I always wished they hadn’t pulled their punches with the “Mofo” lyrics. “Mother sucking rock and roll”, indeed.
#43 haha yeah of all the ‘statesmen of rock’ Bono is one where you get the impression he always has the urge to ‘respond to’ some pop-cultural trend completely outside his wheelhouse.
#44 indeed, funk dat.
this sounds like a relentless pounding dirge to me – and not in a good way. Queen are not a band I particularly like but they managed to produce rockabilly and disco pastiches which suggest that the band found the genres amusing but enjoyable. This sounds ham-fisted and sour. I don’t think U2 can do ambiguity with any degree of subtlety and their sincere moments just become wearing.
#32: Isn’t that hand gesture (plus what Bono is wearing when he makes it) a piss take out of Saturday Night Fever, rather than anything else? Though the fact that it can be misinterpreted suggests that it might not be particularly effective…
Oh Tom, why must you be so ambiguous?

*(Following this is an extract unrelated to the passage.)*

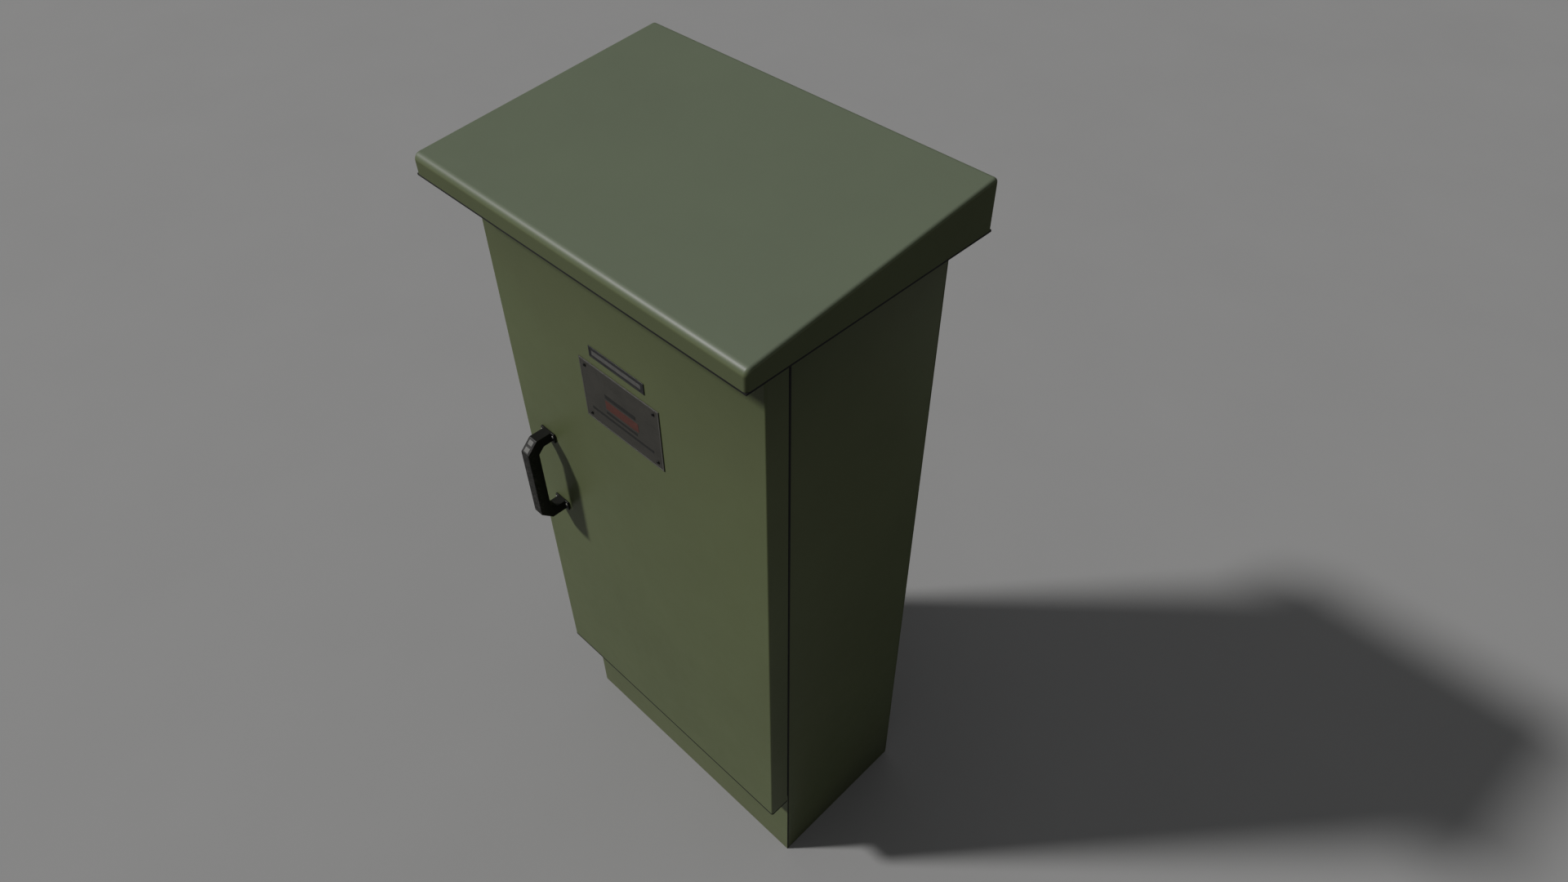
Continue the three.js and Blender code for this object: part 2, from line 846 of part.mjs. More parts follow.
// Mounting plate with folded edges on four stand-offs from the rear panel.
function mountingPlate() {
  const p = plate;
  const sheet = block([-p.x, p.x], [p.front, p.front + p.thick], [p.low, p.high]);
  const folds = [-1, 1].map((side) => {
    const edge = side * p.x;
    const innerEdge = side * (p.x - p.thick);
    return block(
      [Math.min(edge, innerEdge), Math.max(edge, innerEdge)],
      [p.front, p.front + p.fold],
      [p.low, p.high],
    );
  });
  const posts = [-1, 1].flatMap((side) => {
    const x = side * (p.x - post.inset.x);
    return [p.low + post.inset.z, p.high - post.inset.z].map((z) =>
      rod([x, p.front + 1, z], [x, inside.back, z], post.radius, 12),
    );
  });
  return join(sheet, ...folds, ...posts);
}

add("mounting_plate", mountingPlate(), finish.galvanised);

const isolator = {
  x: -190,
  z: 1500,
  width: 150,
  height: 190,
  depth: 95,
  collar: 36,
  shoulder: { height: 34, depth: 26 }, // the steps over its terminals
};
const knob = { radius: 33, thick: 14, gripWidth: 13, gripReach: 20, shaft: 6 };
const isolatorFace = gearBack - isolator.depth;
const collarFace = isolatorFace - 5;

function isolatorBody() {
  const s = isolator;
  const box = block(
    [s.x - s.width / 2, s.x + s.width / 2],
    [isolatorFace, gearBack],
    [s.z - s.height / 2, s.z + s.height / 2],
  );
  const shoulders = [-1, 1].map((side) => {
    const near = s.z + side * (s.height / 2 - s.shoulder.height);
    const far = s.z + side * (s.height / 2 + 5);
    return block(
      [s.x - s.width, s.x + s.width],
      [isolatorFace - 5, isolatorFace + s.shoulder.depth],
      [Math.min(near, far), Math.max(near, far)],
    );
  });
  const collar = rod([s.x, isolatorFace + 1, s.z], [s.x, collarFace, s.z], s.collar, 32);
  const bore = rod([s.x, collarFace - 5, s.z], [s.x, collarFace + 20, s.z], knob.shaft + 0.5, 16);
  return cut(join(cut(box, ...shoulders), collar), bore);
}

// Rotary handle: a disc with a grip bar across it, on a shaft that enters the switch.
function isolatorKnob() {
  const s = isolator;
  const back = collarFace - 0.5;
  const face = back - knob.thick;
  const disc = rod([s.x, back, s.z], [s.x, face, s.z], knob.radius, 32);
  const grip = block(
    [s.x - knob.gripWidth / 2, s.x + knob.gripWidth / 2],
    [face - knob.gripReach, face + 1],
    [s.z - knob.radius + 1, s.z + knob.radius + 6],
  );
  const shaft = rod([s.x, back - 1, s.z], [s.x, collarFace + 16, s.z], knob.shaft, 16);
  return join(disc, grip, shaft);
}

add("isolator_body", isolatorBody(), finish.switchBody);
add("isolator_knob", isolatorKnob(), finish.knobRed);

// A circuit breaker: a case with a raised nose, and a toggle on a barrel in a slot in that nose.
function breakerFrame(size) {
  const nose = gearBack - size.offset - size.depth;
  return {
    ...size,
    back: gearBack - size.offset,
    nose,
    shoulder: nose + size.noseDepth,
    pivot: nose + size.barrel + 1,
  };
}

function breakerCase(b) {
  const half = b.width / 2;
  const across = [b.x - half, b.x + half];
  const upright = (height) => [b.z - height / 2, b.z + height / 2];
  const base = block(across, [b.shoulder, b.back], upright(b.height));
  const nose = block(across, [b.nose, b.shoulder + 1], upright(b.noseHeight));
  const slotHalf = b.toggleWidth / 2 + 0.8;
  const slotHeight = b.barrel + 3;
  const slot = block(
    [b.x - slotHalf, b.x + slotHalf],
    [b.nose - 5, b.pivot + b.barrel + 1],
    [b.z - slotHeight, b.z + slotHeight],
  );
  return cut(join(base, nose), slot);
}

const TOGGLE_TILT = THREE.MathUtils.degToRad(25);

// The toggle is drawn level, then tilted up to the closed position about its barrel.
function breakerToggle(b) {
  const half = b.toggleWidth / 2;
  const barrel = rod([-half, 0, 0], [half, 0, 0], b.barrel, 16);
  const lever = block(
    [-b.leverWidth / 2, b.leverWidth / 2],
    [-b.leverReach, 0],
    [-b.leverThick / 2, b.leverThick / 2],
  );
  const turn = new THREE.Matrix4().makeRotationX(-TOGGLE_TILT);
  turn.setPosition(b.x, b.pivot, b.z);
  return join(barrel, lever).transform(turn.elements);
}

const feeder = breakerFrame({
  x: 165,
  z: 1500,
  width: 105,
  height: 165,
  depth: 92,
  offset: 0,
  noseHeight: 92,
  noseDepth: 12,
  barrel: 9,
  toggleWidth: 26,
  leverWidth: 18,
  leverReach: 32,
  leverThick: 7,
});
add("feeder_breaker", breakerCase(feeder), finish.switchBody);
add("feeder_toggle", breakerToggle(feeder), finish.toggleBlack);

const rail = { z: 1230, x: 240, height: 35, depth: 7.5 };

// Top-hat rail: the web is against the mounting plate and the two edges stand forward.
function dinRail() {
  const back = gearBack;
  const thick = 1;
  const half = rail.height / 2;
  const web = half - 5;
  const points = [
    [back, rail.z - web],
    [back, rail.z + web],
    [back - rail.depth + thick, rail.z + web],
    [back - rail.depth + thick, rail.z + half],
    [back - rail.depth, rail.z + half],
    [back - rail.depth, rail.z + web - thick],
    [back - thick, rail.z + web - thick],
    [back - thick, rail.z - web + thick],
    [back - rail.depth, rail.z - web + thick],
    [back - rail.depth, rail.z - half],
    [back - rail.depth + thick, rail.z - half],
    [back - rail.depth + thick, rail.z - web],
  ];
  return profileAlongX(points, [-rail.x, rail.x]);
}

add("din_rail", dinRail(), finish.galvanised);

const branch = { count: 3, pitch: 66, x: -5 };
for (let i = 0; i < branch.count; i += 1) {
  const breaker = breakerFrame({
    x: branch.x + (i - (branch.count - 1) / 2) * branch.pitch,
    z: rail.z,
    width: 54,
    height: 86,
    depth: 62,
    offset: rail.depth + GAP,
    noseHeight: 45,
    noseDepth: 14,
    barrel: 6,
    toggleWidth: 44,
    leverWidth: 40,
    leverReach: 17,
    leverThick: 4,
  });
  add(`branch_breaker_${i + 1}`, breakerCase(breaker), finish.moduleBody);
  add(`branch_toggle_${i + 1}`, breakerToggle(breaker), finish.toggleBlack);
}

const duct = { x: 300, low: 1318, high: 1372, depth: 60, wall: 2, slotPitch: 50, slotHalf: 6 };

// Slotted wiring duct between the two rows, open along its upper and lower combs.
function cableDuct() {
  const { x, low, high, depth, wall, slotPitch, slotHalf } = duct;
  const back = gearBack;
  const points = shift(channelPoints(-depth + wall, low, high, wall), back, 0);
  const tray = profileAlongX(points, [-x, x]);
  const lid = block([-x, x], [back - depth, back - depth + wall + 0.5], [low, high]);
  const slots = [];
  const slotDepth = [back - depth + 8, back - 14];
  for (let at = -x + slotPitch / 2; at < x; at += slotPitch) {
    slots.push(block([at - slotHalf, at + slotHalf], slotDepth, [low - 5, high + 5]));
  }
  return cut(join(tray, lid), ...slots);
}

add("cable_duct", cableDuct(), finish.ductGrey);

const bars = { half: 110, thick: 8, halfHeight: 12, standOff: 34, z: 1060, screws: 8 };
const barFoot = { at: 88, half: 9, halfHeight: 10 };
const barScrew = { inset: 14, radius: 5, proud: 5 };

// Copper bar on two insulating feet, with a row of clamp screws standing out of it.
function terminalBar(x) {
  const { half, thick, halfHeight, standOff, z, screws } = bars;
  const front = gearBack - standOff;
  const bar = block([x - half, x + half], [front, front + thick], [z - halfHeight, z + halfHeight]);
  const feet = [-1, 1].map((side) => {
    const at = x + side * barFoot.at;
    const across = [at - barFoot.half, at + barFoot.half];
    const upright = [z - barFoot.halfHeight, z + barFoot.halfHeight];
    return block(across, [front + thick - 1, gearBack], upright);
  });
  const heads = [];
  const first = x - half + barScrew.inset;
  const pitch = (2 * (half - barScrew.inset)) / (screws - 1);
  for (let i = 0; i < screws; i += 1) {
    const at = first + i * pitch;
    heads.push(rod([at, front + 1, z], [at, front - barScrew.proud, z], barScrew.radius, 8));
  }
  return join(bar, ...feet, ...heads);
}

add("neutral_bar", terminalBar(-150), finish.copper);
add("earth_bar", terminalBar(150), finish.copper);

// ---------------------------------------------------------------------------------------------
// Power leads, held in cleats
// ---------------------------------------------------------------------------------------------

const LEAD_RADIUS = 7;
const cleat = { z: 1160, halfHeight: 12, margin: 9, postHalf: 6, postSpread: 18 };
const terminalY = 120; // how far back the switches' lower terminals sit
const studTip = boardFront - stud.length;

// Leads from a row of studs up to a row of terminals, held in one cleat on the mounting plate.
function harness(studs, terminals, terminalZ) {
  const leads = studs.map((x, i) => {
    const end = terminals[i];
    const lugY = studTip - GAP - LEAD_RADIUS;
    return lead(
      [
        [x, lugY, studHeight - 8],
        [x, lugY, studHeight + 60],
        [(x + end) / 2, (lugY + terminalY) / 2, (studHeight + cleat.z) / 2 + 20],
        [end, terminalY, cleat.z],
        [end, terminalY, terminalZ],
      ],
      LEAD_RADIUS,
    );
  });
  const edge = LEAD_RADIUS + cleat.margin;
  const height = [cleat.z - cleat.halfHeight, cleat.z + cleat.halfHeight];
  const clampBar = block(
    [Math.min(...terminals) - edge, Math.max(...terminals) + edge],
    [terminalY - edge + 4, terminalY + edge - 4],
    height,
  );
  const posts = [-1, 1].map((side) => {
    const x = terminals[1] + side * cleat.postSpread;
    return block([x - cleat.postHalf, x + cleat.postHalf], [terminalY + edge - 5, gearBack], height);
  });
  return join(...leads, clampBar, ...posts);
}

const isolatorTerminals = [-50, 0, 50].map((step) => isolator.x + step);
const feederTerminals = [-35, 0, 35].map((step) => feeder.x + step);
const isolatorFoot = isolator.z - isolator.height / 2 - GAP;
const feederFoot = feeder.z - feeder.height / 2 - GAP;
const primaryHarness = harness(primaryStuds, isolatorTerminals, isolatorFoot);
const secondaryHarness = harness(secondaryStuds.slice(1), feederTerminals, feederFoot);
add("primary_harness", primaryHarness, finish.leadBlack);
add("secondary_harness", secondaryHarness, finish.leadBlack);

export default transformerCabinet;
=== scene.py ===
"""Looks for the outdoor transformer cabinet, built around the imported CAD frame.

+Z is up and the door faces -Y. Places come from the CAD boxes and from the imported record. Shapes are written
in millimetres and become metres when their mesh is made. Finishes, lights and the camera are in metres.
"""

import json
from itertools import product
from math import cos, pi, radians, sin, tan

import bmesh
import bpy
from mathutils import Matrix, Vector


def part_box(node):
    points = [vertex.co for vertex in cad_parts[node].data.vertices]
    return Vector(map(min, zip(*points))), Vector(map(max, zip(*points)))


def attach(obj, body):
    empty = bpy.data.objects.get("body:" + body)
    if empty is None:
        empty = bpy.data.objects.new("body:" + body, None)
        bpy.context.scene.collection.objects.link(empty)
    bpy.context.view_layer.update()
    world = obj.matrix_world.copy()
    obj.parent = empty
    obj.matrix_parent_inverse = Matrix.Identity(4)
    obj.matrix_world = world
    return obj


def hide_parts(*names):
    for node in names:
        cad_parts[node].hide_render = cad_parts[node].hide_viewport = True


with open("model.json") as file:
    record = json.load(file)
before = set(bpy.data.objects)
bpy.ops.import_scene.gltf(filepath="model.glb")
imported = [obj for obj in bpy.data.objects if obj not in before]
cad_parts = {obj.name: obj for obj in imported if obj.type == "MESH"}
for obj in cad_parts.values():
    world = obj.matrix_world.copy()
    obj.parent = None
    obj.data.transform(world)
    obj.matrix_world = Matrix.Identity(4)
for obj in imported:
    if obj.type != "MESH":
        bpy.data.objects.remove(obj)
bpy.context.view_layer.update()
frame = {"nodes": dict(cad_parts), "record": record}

MM = 0.001
COLLECTION = bpy.context.scene.collection
CABINET = "cabinet"
DOOR = "door"
STEEL = ("galvanised", "bright_steel")
TINNED = ("copper", "tinned_copper")


# ---- Places ----

UP = Vector((0, 0, 1))
FRONT = Vector((0, -1, 0))
BACK = Vector((0, 1, 0))
RIGHT = Vector((1, 0, 0))


def around(middle, reach):
    """The two values at a distance from a middle one."""
    return middle - reach, middle + reach


def spread(first, last, count):
    """Evenly spaced values, both ends included."""
    return [first + (last - first) * i / (count - 1) for i in range(count)]


class Box:
    """A CAD node's box at rest in millimetres, with its sides by name."""

    def __init__(self, node):
        low, high = (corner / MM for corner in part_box(node))
        self.left, self.front, self.bottom = low
        self.right, self.back, self.top = high
        self.x, self.y, self.z = (low + high) / 2
        self.width = self.right - self.left

    def sides(self, inset):
        """The left and right sides, moved inwards."""
        return self.left + inset, self.right - inset

    def levels(self, inset):
        """The bottom and top, moved inwards."""
        return self.bottom + inset, self.top - inset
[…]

Tell us what you really think…
In truth, I don’t really like U2 that much – although probably not for the same reasons as Tom – and if anything, this review has marked this up a little for me – the idea of being outside a club excuses the murky work.
It rather sounds like U2 were trying to say ‘Hey kids! We like electronica too’ and not QUITE getting it right.
A quick addendum – all my favourite U2 songs (‘Mysterious Ways’, ‘Stuck In A Moment’, erm, that’s it) didn’t get to the top. Hmm…
I think I’ll give it 5. I’m in a good mood.
#45- Oddly enough I’ve never heard the ‘Pop’ album and thinking about it now I only recall one review which suggested it was a comedown from ‘Zoo TV’ – certainly the grey sleeve hinted that the albums title was actually ahem..ironic.
There were some very scathing reviews for Pop Mart itself and any radio/TV broadcasts of their shows around this time felt vaguely exhausting, as though they were trying to be too many different things at once.